Hannah Miles, 19, said she was in her writing class when her teacher got a call from security saying the school was in lockdown. She heard gunshots from a neighbouring classroom.
She said that huddled together in the locked classroom, the students and teacher heard footsteps outside and a man’s voice call out to them: “Come on out, come on out.” They remained quiet and did not open the door.
Police soon arrived and, after students were convinced that it was indeed officers, they opened the door.
“It was like a huge burden had been lifted,” she said. “A huge sigh of relief that we were going to be OK.”
A clearly angry president Obama said: “I hope and pray that I don’t have to come out again during my tenure as president to offer my condolences to families in this circumstances, but based on my experience as president, I can’t guarantee that.

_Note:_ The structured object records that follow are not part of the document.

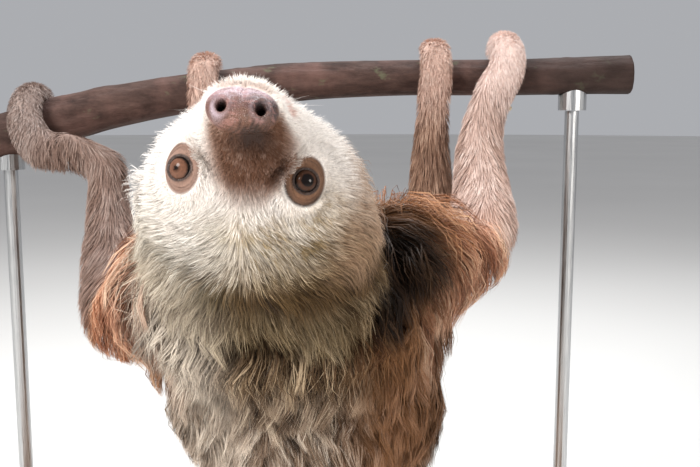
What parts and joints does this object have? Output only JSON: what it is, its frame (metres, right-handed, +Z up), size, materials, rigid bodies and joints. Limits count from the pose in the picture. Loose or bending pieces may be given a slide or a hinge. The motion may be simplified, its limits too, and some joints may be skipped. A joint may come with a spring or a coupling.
{
  "type": "two-toed sloth",
  "caption": "Life-size long-haired sloth hanging back down from a cut branch, head thrown back with its face upside down, on a display stand.",
  "frame": {"origin": "centre of the underside of the stand's base", "axes": "+Z up; +X along the branch to the animal's right side; -Y is where its face looks and +Y is where its hands and feet hold the branch"},
  "size_m": [0.62, 0.474, 0.491],
  "materials": {
    "pale_coat": "short cream to grey-tan fur",
    "brown_coat": "long coarse fur, grey-brown and tan in locks, dark between them",
    "bare_skin": "bare moist nose, pinkish brown and grey",
    "eye": "wet brown eye",
    "claw": "smooth horn",
    "bark": "thin brown bark with pale cut ends",
    "board": "satin varnished board",
    "steel": "brushed"
  },
  "bodies": {
    "root": {"head": "pale_coat", "jaw": "pale_coat", "nose": "bare_skin", "eye_left": "eye", "eye_right": "eye", "ear_left": "brown_coat", "ear_right": "brown_coat", "neck": "brown_coat", "chest": "brown_coat", "loin": "brown_coat", "rump": "brown_coat", "upper_arm_left": "brown_coat", "upper_arm_right": "brown_coat", "forearm_left": "brown_coat", "forearm_right": "brown_coat", "hand_left": "pale_coat", "hand_right": "pale_coat", "hand_left_claw_1": "claw", "hand_left_claw_2": "claw", "hand_right_claw_1": "claw", "hand_right_claw_2": "claw", "thigh_left": "brown_coat", "thigh_right": "brown_coat", "shank_left": "brown_coat", "shank_right": "brown_coat", "foot_left": "pale_coat", "foot_right": "pale_coat", "foot_left_claw_1": "claw", "foot_left_claw_2": "claw", "foot_left_claw_3": "claw", "foot_right_claw_1": "claw", "foot_right_claw_2": "claw", "foot_right_claw_3": "claw", "branch": "bark", "stand_base": "board", "stand_collar_left": "steel", "stand_collar_right": "steel", "stand_rod_left": "steel", "stand_rod_right": "steel", "stand_saddle_left": "steel", "stand_saddle_right": "steel"}
  },
  "joints": []
}
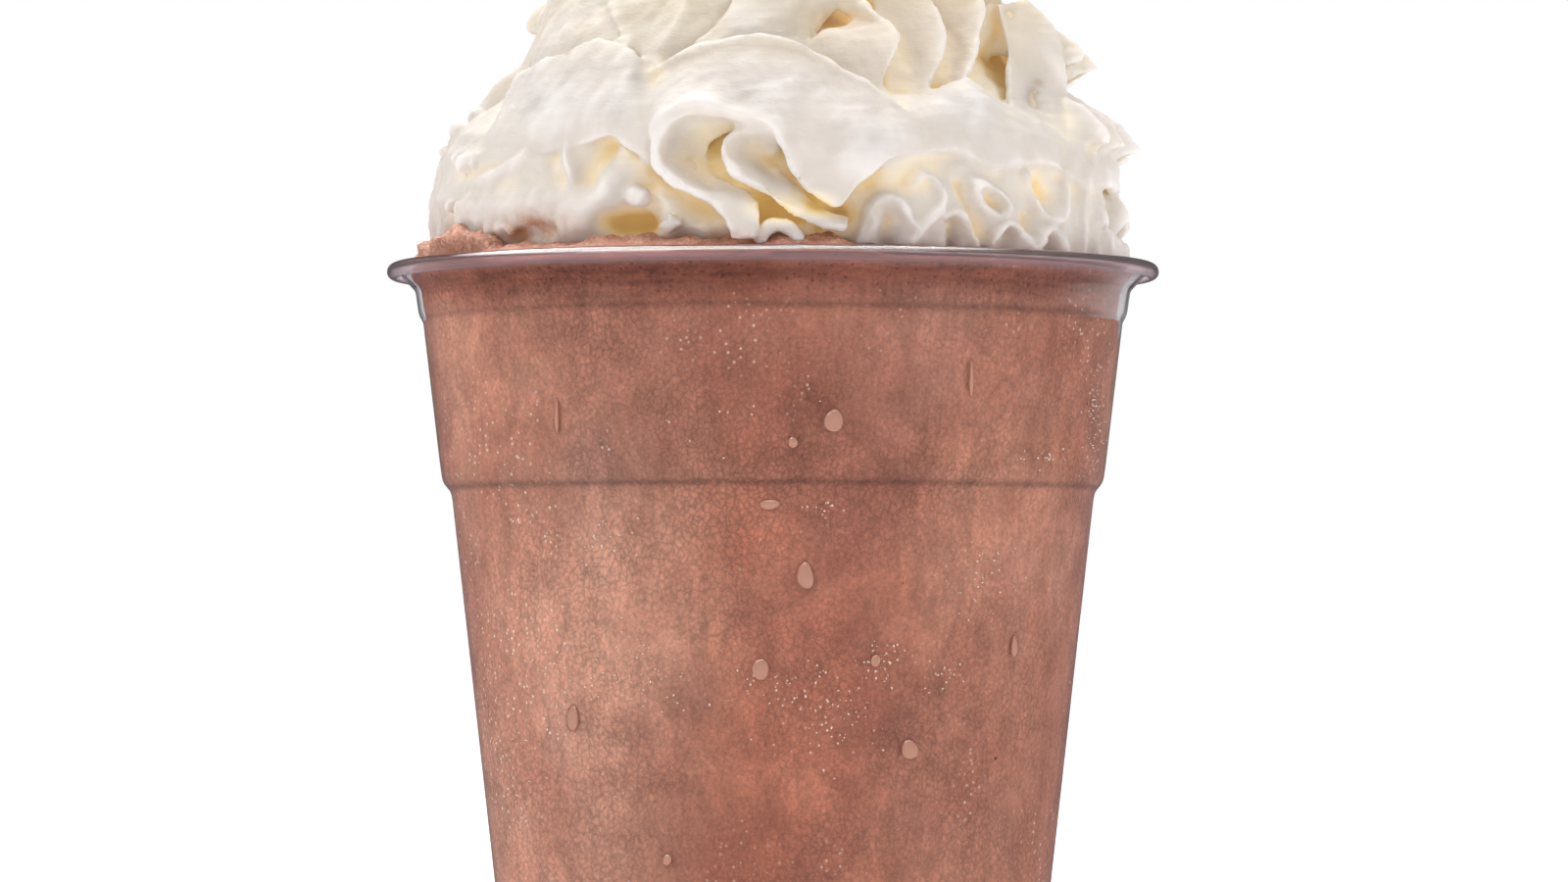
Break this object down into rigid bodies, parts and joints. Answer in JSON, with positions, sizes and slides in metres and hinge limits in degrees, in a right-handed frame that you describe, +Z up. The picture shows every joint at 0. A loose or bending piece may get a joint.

And that’s terrible to say.
“As I said just a few months ago, and I said a few months before that, and I said each time we see one of these mass shootings, our thoughts and prayers are not enough,” he said. “It’s not enough.
“It does not capture the heartache and grief and anger that we should feel, and it doesn’t nothing to prevent this carnage from being inflicted some place else in America next week, or a couple of months from now.”
He pointed to other countries – “Great Britain, Australia, countries like ours”– who he said have crafted laws that “almost eliminated” mass shootings.
“Somehow this has become routine. The reporting is routine. My response here at this podium ends up being routine,” said Mr Obama. “We’ve become numb to this.”
The mass shooting is the latest incident of gun violence in the United States as the ready availability of firearms and the role of mental health is debated at a national level after each incident.
Nine people were murdered recently at a historic African-American church in Charleston, South Carolina, by a gunman as they attended a Bible study class. Five US military personnel were also killed by a gunman who opened fire at two military sites in Chattanooga, Tennessee, in July.